# Adobe Lightroom key on ebay



## Darkhunter139 (Dec 7, 2009)

Do you guys think this is legit? He has good feedback but it seems too good to be true.

I have the 30 day trial and I love the software.

Adobe Photoshop Lightroom 2.5 - Latest version - eBay (item 250539164240 end time Dec-08-09 16:28:50 PST)


----------



## Bitter Jeweler (Dec 7, 2009)

Illegal.


----------



## Darkhunter139 (Dec 7, 2009)

Lol figured it probably was.

I think I am going to buy the full version rather then the student version because it will save me money in the long run (Student versions are not upgradable)

EDIT: Err maybe I will just wait until lightroom 3 comes out actually.  Looks like it is coming out soon.


----------



## IgsEMT (Dec 8, 2009)

sure its legit  until Adobe realizes it and ebays gets into the jam YET AGAIN


----------



## Stamp (Dec 8, 2009)

I wouldn't say it's illegal.  Many other programs do the same thing.  You have the option to purchase and input a key.  However, you mostly do that from the manufacturer, and not an individual, so you can't be certain that the guy on ebay is giving you your own dedicated key, and not one from someone else's previous purchase.  I'd think if he opens the package, sends you the key, then discards or destroys the key, it'd be totally legal, and he'd save quite a bit not having to ship anything out, but you can't really trust someone like that.  I'd get it in a packaged box, or get the key directly from the manufacturer.


----------



## bhphotography (Dec 8, 2009)

I would almost guarantee you wouldnt' be the only one with that key.


----------



## Darkhunter139 (Dec 8, 2009)

The box sets on ebay are going for like $180 so thats still considerably cheaper.  Maybe ill get one of those then upgrade to 3 for $99 ugh idk.


----------



## Stamp (Dec 8, 2009)

Any chance of you being a student?  I hear they can get it for $99.


----------



## Darkhunter139 (Dec 8, 2009)

Yeah I am a student but I was looking at the student editions and you cant upgrade them which sucks.  Maybe ill wait for lightroom 3 to come out then get the student edition of that.  Is there any word on a release date for that?


----------



## KmH (Dec 8, 2009)

Darkhunter139 said:


> I think I am going to buy the full version rather then the student version because it will save me money in the long run (Student versions are not upgradable)


Says who and where?

All Student Editions are the same as their full price counterparts, are not only upgradeable but also usable for commercial purposes in North America.

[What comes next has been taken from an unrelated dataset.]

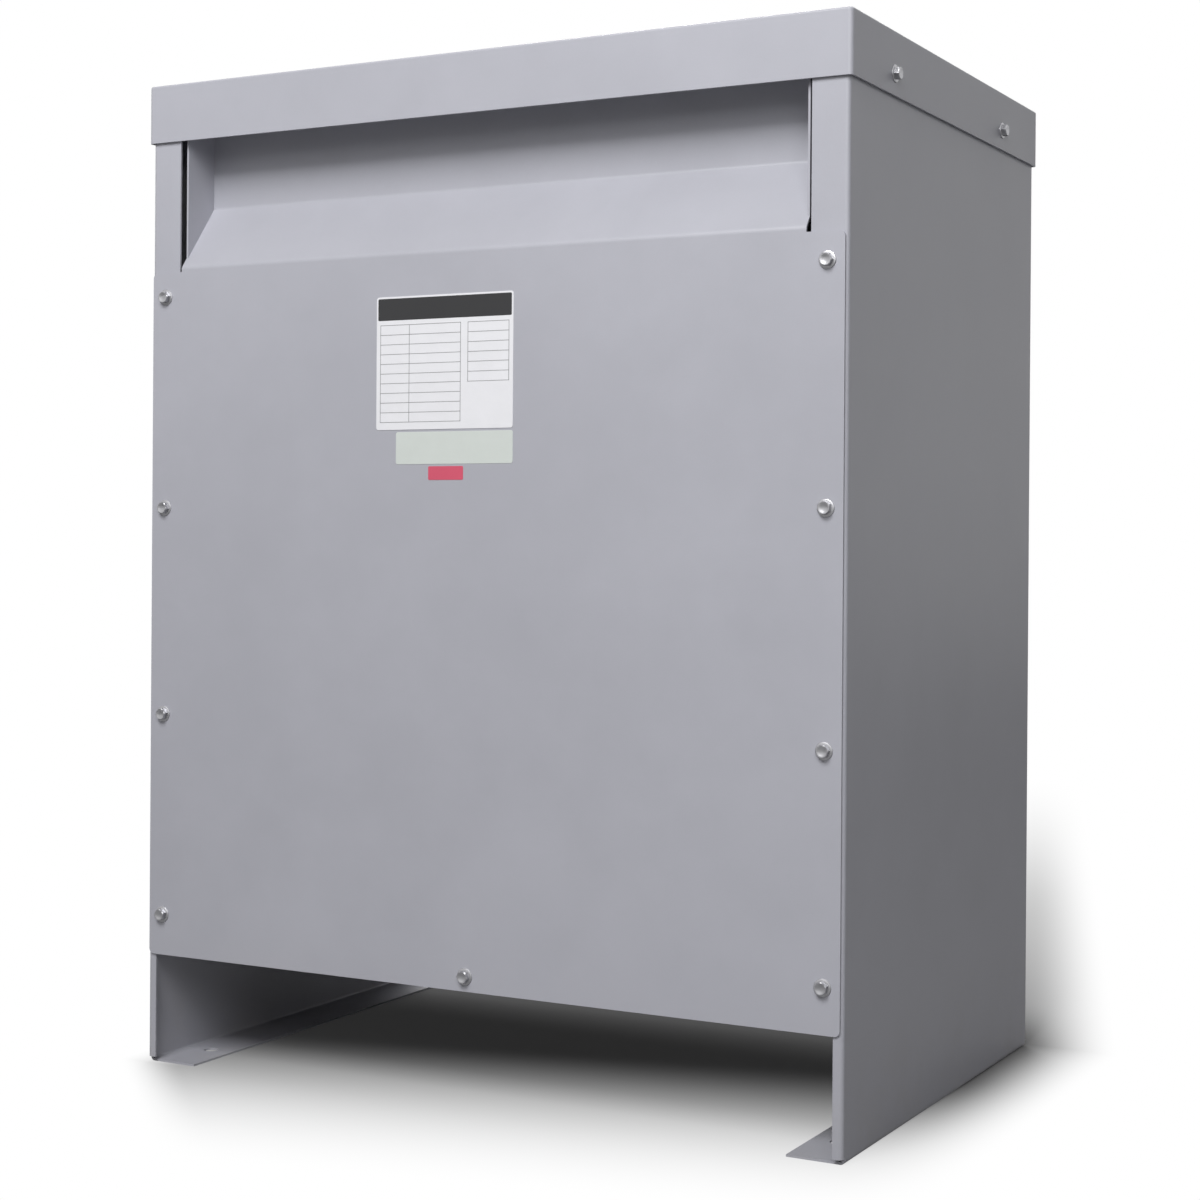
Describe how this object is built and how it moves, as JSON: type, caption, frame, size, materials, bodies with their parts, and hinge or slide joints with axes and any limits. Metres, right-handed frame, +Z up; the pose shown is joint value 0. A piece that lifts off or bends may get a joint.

Adobe - Search: upgrade from a student edition

Get the Student Edition.


----------



## NateWagner (Dec 8, 2009)

well, you should still be able to upgrade between versions (I.E. if you have 2.1 you could upgrade to 2.5 etc). 

Also, once you finish as a student you are eligible to purchase the commercial upgrade rather than the full version.


----------



## Darkhunter139 (Dec 8, 2009)

NateWagner said:


> well, you should still be able to upgrade between versions (I.E. if you have 2.1 you could upgrade to 2.5 etc).
> 
> Also, once you finish as a student you are eligible to purchase the commercial upgrade rather than the full version.



Oh nice I will just do that then.  I still might wait until 3 comes out to save me 100 bucks.  It should be coming out early next year I read (Who knows what that means though) 


I googled it and google showed the first part of this question so I didnt click haha, guess I should have.

*Q. Can students order Upgrade Plan for their licenses?*

 A. No. Student licenses are treated like retail licenses, which are not eligible for Upgrade Plan. Students may purchase commercial upgrades for their licenses when new versions of products are released.


----------



## benhasajeep (Dec 8, 2009)

Amazon had full retail LR2 for $26 for a black friday deal.  I missed it by a couple hours.  They didnt even sell out.  The deal timed out.  I have a version but would have ordered more to sell and for additional logins.  I have not tried it on more than 2, but I believe LR is the same as other Adobe products and each key is only good for 2 systems by the same user.


----------